Si careces de vocación política, ni se te ocurra volcarte en ella, o si la disciplina de partido en mayor o menor medida te es insoportable. La vocación, sí, la vocación, ante todo, la política no puede ser un medio utilizado y concebido para ganar dinero a cualquier precio.

Y me advirtió de que dos hermanos suyos trabajaban en Televisión Española: "A los dos, ¡ni agua!". Le apasionaban los platós, el poderío y alcance del medio. Midió al milímetro la puesta en escena de su dimisión, aquel 29 de enero de 1981 en Moncloa ante TVE. Cuando los técnicos llegaron, el personal de palacio y los integrantes del equipo instalaban luces y cámaras, realizadores y ayudantes comentaban que algún hecho importante o alguna decisión capital abordaría el presidente para que se hubiera convocado de manera urgente semejante acto informativo. Tan solo media docena, encerrados en un hermetismo absoluto, conocíamos la trascendencia, el alcance, la repercusión del discurso de Suárez: su dimisión cerraba una etapa histórica. Cuando Suárez, con emoción dominada y temple de acero, comenzó la lectura, dirigí mi mirada a los técnicos que ignoraban el contenido de sus palabras. Y en el instante en que pronunció en un sencillo tono de solemnidad, que dimitía, que se iba, que abandonaba el Poder, aquellos hombres habituados a todo tipo de alocuciones, proclamas o parlamentos cambiaron la expresión, como si no dieran crédito a lo que estaban viendo y oyendo. A veces, la percepción instantánea de un puñado de personas indiscriminadas equivale tanto más que una manifestación multitudinaria o un sondeo exhaustivo.

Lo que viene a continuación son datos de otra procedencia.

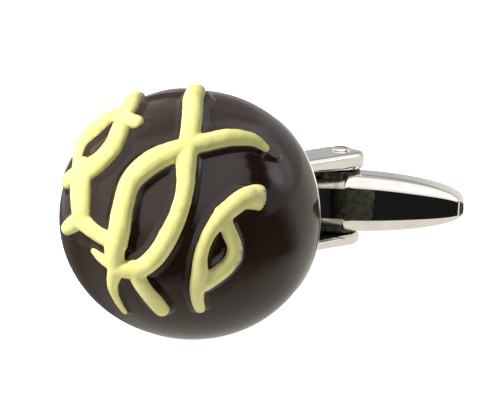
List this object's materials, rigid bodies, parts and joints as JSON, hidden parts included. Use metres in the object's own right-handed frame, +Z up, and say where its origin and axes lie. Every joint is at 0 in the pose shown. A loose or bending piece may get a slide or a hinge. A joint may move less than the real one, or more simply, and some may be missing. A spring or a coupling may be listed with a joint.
{
  "type": "cufflink",
  "caption": "Cufflink with a round chocolate-truffle face under raised pale yellow icing, and a bullet toggle that swings on a riveted pin between the arms of a stirrup",
  "frame": {"origin": "Centre of the part's outline as seen from above, on the surface it rests on", "axes": "+Z is up as the cufflink lies by itself on the side of its face, one arm's end and the toggle's tip. +Y is level and runs from the face towards the toggle. +X is level and to the side that the toggle is swung to"},
  "size_m": [0.018, 0.0306, 0.0185],
  "materials": {
    "brown_enamel": "gloss",
    "yellow_enamel": "satin",
    "polished_metal": "polished"
  },
  "bodies": {
    "face": {"dome": "brown_enamel", "icing_web": "yellow_enamel", "icing_loop": "yellow_enamel", "stirrup": "polished_metal", "pivot_pin": "polished_metal"},
    "swivel": {"toggle": "polished_metal"}
  },
  "joints": [
    {"name": "toggle_swing", "type": "hinge", "parent": "face", "child": "swivel", "pos_m": [-0.0002, 0.00813, 0.00379], "axis": [0.0698, 0.364, 0.9288], "range_deg": [-47, 133]}
  ]
}
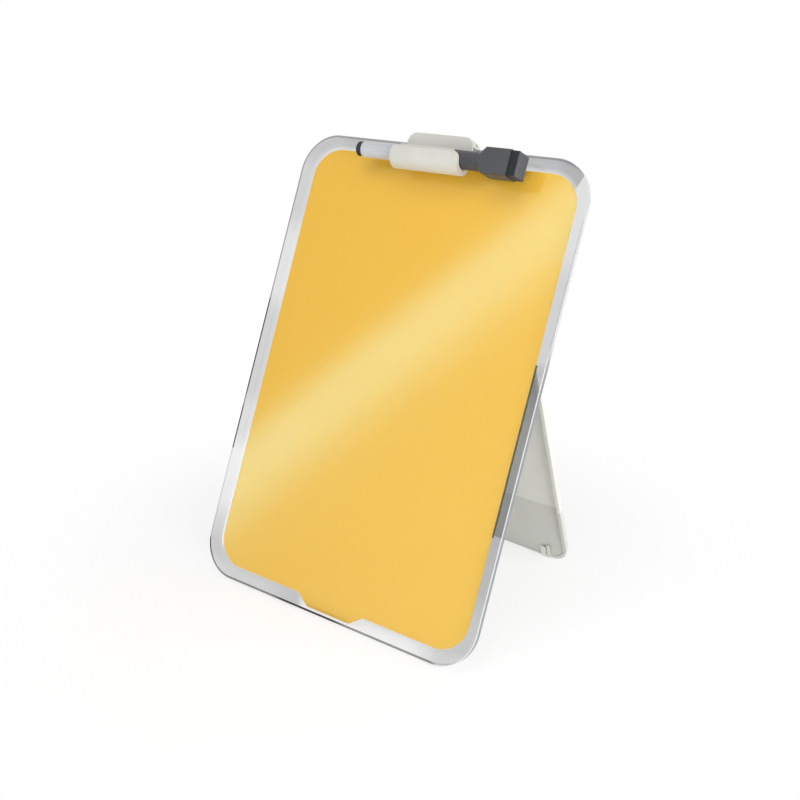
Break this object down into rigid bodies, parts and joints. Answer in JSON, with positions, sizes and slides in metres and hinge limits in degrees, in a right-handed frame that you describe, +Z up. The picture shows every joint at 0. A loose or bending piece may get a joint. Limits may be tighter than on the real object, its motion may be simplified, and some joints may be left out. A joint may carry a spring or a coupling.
{
  "type": "magnetic desk whiteboard easel",
  "caption": "Leaning magnetic glass writing board with a folding rear leg, a sprung clip with a pen trough on its top edge, and a capped marker with an eraser.",
  "frame": {"origin": "on the surface the easel stands on, at the middle of its footprint's box", "axes": "+Z up, the board faces -Y and leans back towards +Y, +X to the right as seen from the front"},
  "size_m": [0.22, 0.1632, 0.2939],
  "materials": {
    "clear_glass": "polished safety glass with a ground edge",
    "yellow_print": "even print on the rear face of the glass",
    "sheet_steel": "plain sheet",
    "foam_tape": "closed-cell foam tape",
    "white_plastic": "fine satin moulding",
    "plated_steel": "bright zinc plate",
    "grip_rubber": "soft satin rubber",
    "barrel_plastic": "smooth gloss moulding",
    "dark_plastic": "fine satin moulding",
    "cap_plastic": "fine satin moulding",
    "ink_fibre": "bonded fibre",
    "eraser_felt": "dense pressed felt"
  },
  "bodies": {
    "board": {"glass_panel": "clear_glass", "colour_print": "yellow_print", "steel_sheet": "sheet_steel", "mounting_tape": "foam_tape", "back_cover": "white_plastic", "hinge_brackets": "white_plastic", "bracket_screws": "plated_steel", "hinge_pins": "plated_steel"},
    "leg": {"leg_panel": "white_plastic", "leg_feet": "grip_rubber"},
    "clip": {"clip_base": "white_plastic", "clip_pin": "plated_steel", "clip_spring": "plated_steel", "rear_pad": "grip_rubber"},
    "jaw": {"pen_trough": "white_plastic", "press_tab": "white_plastic", "jaw_pad": "grip_rubber"},
    "marker": {"marker_barrel": "barrel_plastic", "end_plug": "dark_plastic", "ink_reservoir": "ink_fibre", "nib_holder": "dark_plastic", "nib": "ink_fibre"},
    "cap": {"marker_cap": "cap_plastic", "eraser_block": "cap_plastic", "eraser_felt": "eraser_felt"}
  },
  "joints": [
    {"name": "leg_fold", "type": "hinge", "parent": "board", "child": "leg", "pos_m": [0, 0.02055, 0.19221], "axis": [-1, 0, 0], "range_deg": [0, 41.5]},
    {"name": "clip_slide", "type": "slide", "parent": "board", "child": "clip", "axis": [1, 0, 0], "range_m": [-0.055, 0.055]},
    {"name": "jaw_open", "type": "hinge", "parent": "clip", "child": "jaw", "pos_m": [0, 0.05625, 0.28794], "axis": [-1, 0, 0], "range_deg": [0, 15], "stiffness_Nm_per_rad": 0.2, "springref_deg": -28.65, "deforming": ["clip_spring"]},
    {"name": "marker_lift", "type": "slide", "parent": "jaw", "child": "marker", "axis": [0, 0.4226, 0.9063], "range_m": [0, 0.03]},
    {"name": "cap_pull", "type": "slide", "parent": "marker", "child": "cap", "axis": [1, 0, 0], "range_m": [0, 0.035]}
  ]
}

Pero no siempre creí a pies juntillas a Adolfo Suárez. Claro, era otro Adolfo con toda una vida por delante. Era 1962, o 1963 (perdón por la inexactitud memorística), en un edificio de la madrileña calle Recoletos, dependencia de la entonces Presidencia de Gobierno. Allí, un entonces desconocido Adolfo Suarez González, en una de las salas, estaba con otros siete funcionarios o colaboradores que compartían las labores de Planes Provinciales, bajo la responsabilidad última de Laureano López Rodó. En una de esas mesas me situaron durante el escaso tiempo que permanecí como alevín de comunicación. Adolfo simpatizó conmigo, puede que por mi extrema juventud e ilusión periodística, dejaba su mesa (pienso que se aburría), venía hacia la mía y me llevaba al pasillo para charlar. Y en una de ésas me espetó: "¡Apúntalo! ¡Seré presidente del Gobierno de España!". Más de una vez me lo repitió, ante mi escepticismo de entonces. Era demasiado pronto. En el espléndido libro biográfico de Carlos Abella, el autor recoge la anécdota de la afirmación de un Suarez juvenil que delante de un grupo de amigos exclamaba que él sería el presidente de la Tercera República Española. Nunca le escuché semejante alarde de futuro republicano, que además desmintió con una trayectoria política de impecable lealtad monárquica.

Ahora que las campanas doblan con tanto elogio tardío, se me ha venido a la memoria, cuando me piden un artículo sobre Adolfo Suárez, aquella foto dedicada que quizá haya terminado en un mercadillo de quinta. Que así acabe la foto no deja de ser anécdota personal que a casi nadie interesa, salvo a los nietos. Pero no me gustaría que la historia de Adolfo Suárez concluyera en otro mercadillo de mala muerte.